Интерес короля в то время в значительной степени занимала секретная подготовка к крупному наступлению на Европу, которое развертывалось в Соединенном Королевстве. Именно на конференции в Касабланке в январе 1943 года президент Рузвельт и мистер Черчилль приняли судьбоносное решение осуществить полномасштабное вторжение на Европейский континент, где господствовали нацисты, в дополнение к их запланированным операциям в Италии и усиленным бомбардировкам по мишеням стран оси.
«Мы сосредоточим в Соединенном Королевстве мощные американские сухопутные и военно-воздушные силы, – телеграфировали они маршалу Сталину 26 января. – В сочетании с британскими войсками в Соединенном Королевстве, они будут готовиться к возвращению на Европейский континент, как только это станет практически возможным».
В тот конкретный момент точное место нападения еще не было определено, но концентрация военных сил в Британии, поскольку она не могла ускользнуть от внимания немцев, именно по этой причине имела бы дополнительное преимущество, вызывая у них серьезные размышления и последующее рассеивание сил по всей Festung Europa (крепости Европа). «Они не будут знать, где, когда и в каком масштабе мы предлагаем нанести удар, – сообщили президент и премьер-министр маршалу. – Поэтому они будут вынуждены перебросить как сухопутные, так и воздушные силы ко всем берегам Франции, Нидерландов, Корсики, Сардинии, Сицилии, каблуку Италии, Югославии, Греции, Криту и Додеканесу».
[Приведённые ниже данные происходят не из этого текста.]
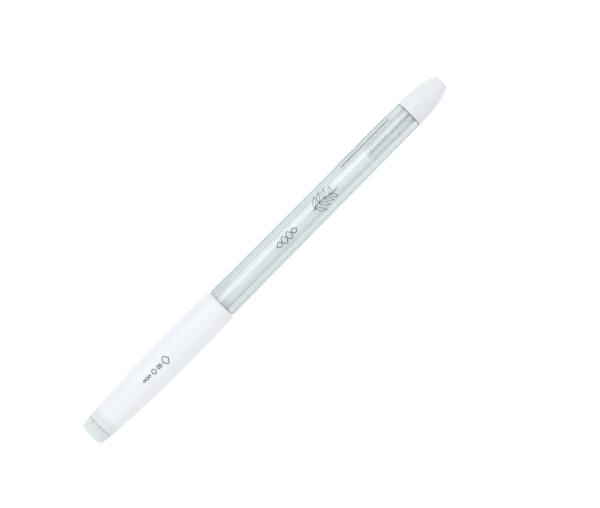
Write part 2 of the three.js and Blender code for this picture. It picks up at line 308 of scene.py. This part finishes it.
def cap_plastic():
    return moulded("cap_plastic", *CAP_WHITE, **THIN_WHITE).material


def cap_shell_plastic():
    """The cap's plastic, with painted shade on its front wall: darker and greener over the end plug's spigot,
    for the spigot and its shade seen through the thin wall.
    """
    shader = moulded("cap_shell_plastic", *CAP_WHITE, **THIN_WHITE)
    # painted shade over the spigot, put into the base colour
    shader.shade_ahead_of(to_row(END_PLUG_REAR).x, SPIGOT_SHADE_FADE, SPIGOT_SHADE_TINT)
    return shader.material


def end_plug_plastic():
    return moulded(
        "end_plug_plastic", (0.59, 0.635, 0.64), (0.63, 0.675, 0.68), (0.25, 0.36),
        Subsurface_Weight=0.8, Subsurface_Scale=0.003, **SOFT_GLOW,
    ).material


def plug_plastic():
    return moulded(
        "plug_plastic", (0.66, 0.68, 0.705), (0.70, 0.72, 0.74), (0.3, 0.4), **THIN_WHITE,
    ).material


def natural_plastic():
    return moulded(
        "natural_plastic", (0.74, 0.75, 0.735), (0.80, 0.81, 0.80), (0.4, 0.52),
        Subsurface_Weight=0.3, Subsurface_Scale=0.001, Subsurface_Radius=(1.0, 1.0, 1.0), IOR=1.5,
    ).material


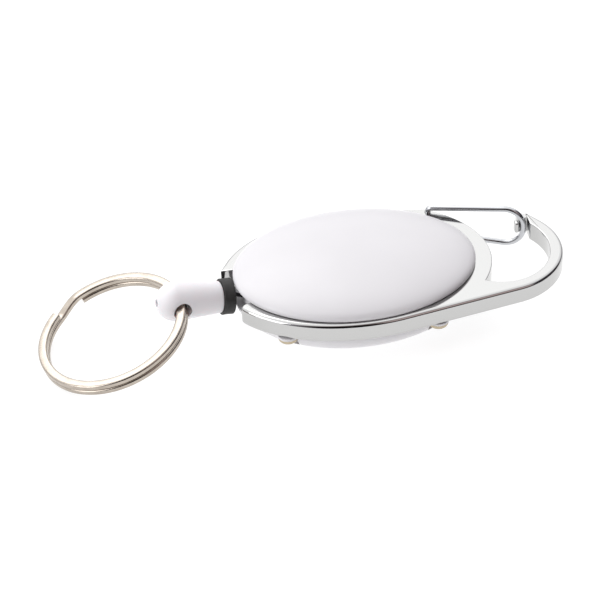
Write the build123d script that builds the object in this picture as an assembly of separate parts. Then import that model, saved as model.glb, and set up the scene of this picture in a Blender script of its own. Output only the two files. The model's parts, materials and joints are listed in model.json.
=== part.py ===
from build123d import *
import math
import os

# Retractable badge reel with a carabiner frame. Millimetres, +Z up.
# The origin is the middle of the flat face that the reel rests on, under the centre of its oval case.
# +X points to the carabiner loop, -X to the cord outlet and the split ring, +Y to the wire gate.

# ---- case: oval front and back covers clamped round the frame ----
case_a = 24.5               # half length of the oval case
case_b = 18.3               # half width of the oval case
back_depth = 6.7            # from the resting face up to the frame's underside
rest_face_share = 0.344     # half length of the flat resting face, as a share of case_a
rest_trim = 0.05            # cut off the bowl's underside, so that the resting face is a true plane
cover_wall = 1.3
lip_gap = 0.12              # shadow gap between the frame and the front cover's lip
lip_height = 0.48           # upright edge of the front cover's lip
lip_chamfer = 0.2
dome_rise = 3.6             # crown of the front cover above its lip
neck_inset = 0.8            # the front cover's neck, inside its lip
spigot_a = 23.0             # part of each cover that stands inside the frame's opening
spigot_b = 16.8
spigot_wall = 1.3
hollow_a = 20.6             # half length of the hollow inside each cover's dome
tongue_wall = 0.5           # the front cover's tongue, which drops inside the back cover's rim
tongue_drop = 1.0
fit_gap = 0.05
far = 60.0                  # past the whole object, for cutting blocks
outlet_hole_r = 0.6

# ---- frame: one chrome casting, a C round the case and a hook at the loop end ----
frame_thick = 4.1
body_a = 27.1               # half length and half width of the outline round the case
body_b = 19.2
loop_r = 14.3               # outline round the loop end
loop_x = 28.3
loop_hole_a = 10.4          # the opening inside the loop
loop_hole_b = 11.5
loop_hole_x = 29.5
bridge = 3.3                # frame between the case and the loop opening
case_hole_gap = 0.2
near_end_y = -7.15          # the C's two ends, either side of the cord outlet
far_end_y = 4.1
near_end_round = 1.2        # rounding of the near end's outer corner, seen from above
edge_round = 0.85
nose_x = 37.9               # the full bar ends here, and the hook's neck begins
nose_half_height = 1.7
nose_neck_y = 9.35
head_x0 = 35.2              # hook's head
head_x1 = 36.1
head_y = (8.3, 9.9)
head_half_height = 1.2

# ---- wire gate ----
wire_r = 0.6
pivot = (18.3, 15.3)
gate_angle = -20.0          # direction of the closed gate, seen from above
gate_length = 19.9
gate_leg_rise = 1.05        # leg centre above the frame's face at the pivot
gate_flare = 1.35           # how much further out the leg is at the bend
gate_bend_r = 3.9
foot_bend_r = 1.0
foot_depth = 1.7

# ---- case screws ----
screw_spots = [(13.9, 15.0), (13.9, -15.0), (-15.8, 13.5), (-15.8, -13.5)]
screw_r = 0.8
screw_length = 3.4
screw_head_r = 2.0
screw_head_height = 1.1
recess_depth = 0.5
recess_reach = 1.15
recess_half = 0.25
ear_thick = 0.5
ear_r = 2.1

# ---- reel mechanism, stacked on the spindle ----
cord_r = 0.4
groove_width = 3.2
flange_thick = 0.8
flange_r = 14.6
drum_r = 10.2
drum_bore_r = 9.2
winding_r = 12.0
anchor_r = 0.9              # pocket in the drum wall for the cord's inner knot
anchor_angle = 250.0
boss_r = 4.6
journal_r = 2.5
arbor_r = 2.0
top_journal_r = 1.6
shank_r = 1.9
thrust_thick = 0.5
thrust_r = 4.3
washer_r = 2.9
washer_thick = 0.4
pin_above_spool = 0.2
pin_screw_r = 0.8
pin_screw_length = 2.6
pin_screw_head_r = 1.7
pin_screw_head_height = 0.9
lead_end = (-24.25, -0.7)   # the taut cord's run ends here, just outside the outlet
slot_width = 0.3
slot_end = 0.9              # the arbor's slot stops this far from its axis
spring_strip = 0.18
spring_pitch = 0.62
spring_turns = 10

# ---- cord end: rubber bumper, swivelling end piece and split ring ----
tip_start = (-25.2, -0.5, 7.85)
tip_yaw = 9.5               # the end piece leans this much towards -Y
tip_pitch = 8.8             # and rises this much away from the case
tip_roll = -2.0             # turn of the end piece about its own axis
bumper_r = 3.65
bumper_length = 2.3
end_length = 13.3
end_r0 = 3.2
end_r1 = 3.92
end_dome = 3.9
end_bore_r = 0.6
cross_hole_r = 1.85
cross_hole_back = 4.6       # from the domed end to the cross hole
knot_r = 1.25
tail_out = 0.55             # cord that shows between the bumper and the case
knot_inset = 3.1            # from the cross hole's centre back to the knot
knot_chamber_r = 1.5
knot_chamber_depth = 4.4    # from the cross hole's centre towards the case
core_hole_r = 0.8
ring_outer_r = 15.45
ring_wire = (1.9, 1.25)     # radial width and height of the ring's flat wire
ring_wire_round = 0.4
ring_coil_gap = 0.05
ring_jog_start = -51.0      # where the wire steps from one coil to the other
ring_jog_span = 26.0
rest_clearance = 0.02

# ---- worked out ----
frame_z0 = back_depth
frame_z1 = frame_z0 + frame_thick
frame_mid = (frame_z0 + frame_z1) / 2
parting = frame_z0 + 1.5    # the covers meet here, and the cord leaves at this height
lip_z = frame_z1 + lip_gap
dome_z = lip_z + lip_height
oval = case_b / case_a
hollow_wall_a = spigot_a - spigot_wall
hollow_wall_b = spigot_b - spigot_wall
groove_z0 = parting - groove_width / 2
groove_z1 = parting + groove_width / 2
spool_z0 = groove_z0 - flange_thick
spool_z1 = groove_z1 + flange_thick
boss_top = spool_z0 - thrust_thick - fit_gap
pin_top = spool_z1 + pin_above_spool
drum_mid_r = (drum_r + drum_bore_r) / 2
anchor_x = drum_mid_r * math.cos(math.radians(anchor_angle))
anchor_y = drum_mid_r * math.sin(math.radians(anchor_angle))
nose_z0 = frame_mid - nose_half_height
nose_z1 = frame_mid + nose_half_height
lead_turn = winding_r + cord_r + fit_gap
lead_angle = math.atan2(lead_end[1], lead_end[0]) + math.acos(lead_turn / math.hypot(*lead_end))
lead_start = Vector(lead_turn * math.cos(lead_angle), lead_turn * math.sin(lead_angle), parting)
lead_run = lead_start - Vector(*lead_end, parting)
lead_plane = Plane(origin=(*lead_end, parting), z_dir=lead_run)


def cyl(r, z0, z1, x=0.0, y=0.0):
    """Upright cylinder between two heights."""
    return Pos(x, y, (z0 + z1) / 2) * Cylinder(r, z1 - z0)


def prism(a, b, z0, z1):
    """Upright elliptical prism between two heights."""
    return Pos(0, 0, z0) * extrude(Ellipse(a, b), amount=z1 - z0)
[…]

Хотя командующий этой предполагаемой англо-американской освободительной армией еще не был назначен, дальнейшее решение, принятое в Касабланке, сохранило ядро его Генерального штаба под кратким названием «Козак», и на этот пост в апреле был назначен генерал-лейтенант Ф.Э. Морган, со штаб-квартирой в Норфолк-Хаус на Сент-Джеймс-сквер.
Первой идеей освобождения Европы, зародившейся у мистера Черчилля, было расширение Средиземноморского театра военных действий путем вторжения на Балканы с целью соединиться с армиями Советского Союза и вовлечь Турцию в войну на стороне союзников. Однако стратеги Соединенных Штатов высказались в пользу вторжения в Западную Европу, что и было подтверждено на конференции в Квебеке в августе 1943 года. К зиме выбор точки нанесения удара для операции «Оверлорд» сузился до выбора между Па-де-Кале и Нормандией. Однако нашлись и те, кто сожалел об отказе от плана Черчилля и опасался, что разделение сил союзников между Западной Европой и Средиземноморским театром военных действий приведет к тому, что победа не будет достигнута ни на одном из фронтов. Одним из таких стратегов был генерал Смэтс[175], который после Квебекской конференции в ряде телеграмм мистеру Черчиллю подверг резкой критике принятые на ней стратегические решения и по прибытии в Лондон в октябре на встречу премьер-министров стран Содружества попытался изменить план.
Генерал Смэтс тогда полагал, что ход войны продвигается прискорбно медленно, и это побудило его вскользь заметить: «Я сомневаюсь, что мы когда-нибудь закончим эту войну, Америку больше волнуют денежные вопросы, чем победа над Германией». В Италии ему казалось, что союзники увязли в войне к югу от Рима из-за нехватки людей. К концу года у генерала Александера было бы пятнадцать дивизий, в то время как немцы на театре военных действий уже имели в своем распоряжении от двадцати четырех до двадцати восьми, с возможностью быстрого увеличения этого числа до шестидесяти. Поэтому генерал Смэтс считал, что силы союзников должны быть сосредоточены на Средиземноморском фронте, и сообщил о своих опасениях королю Георгу.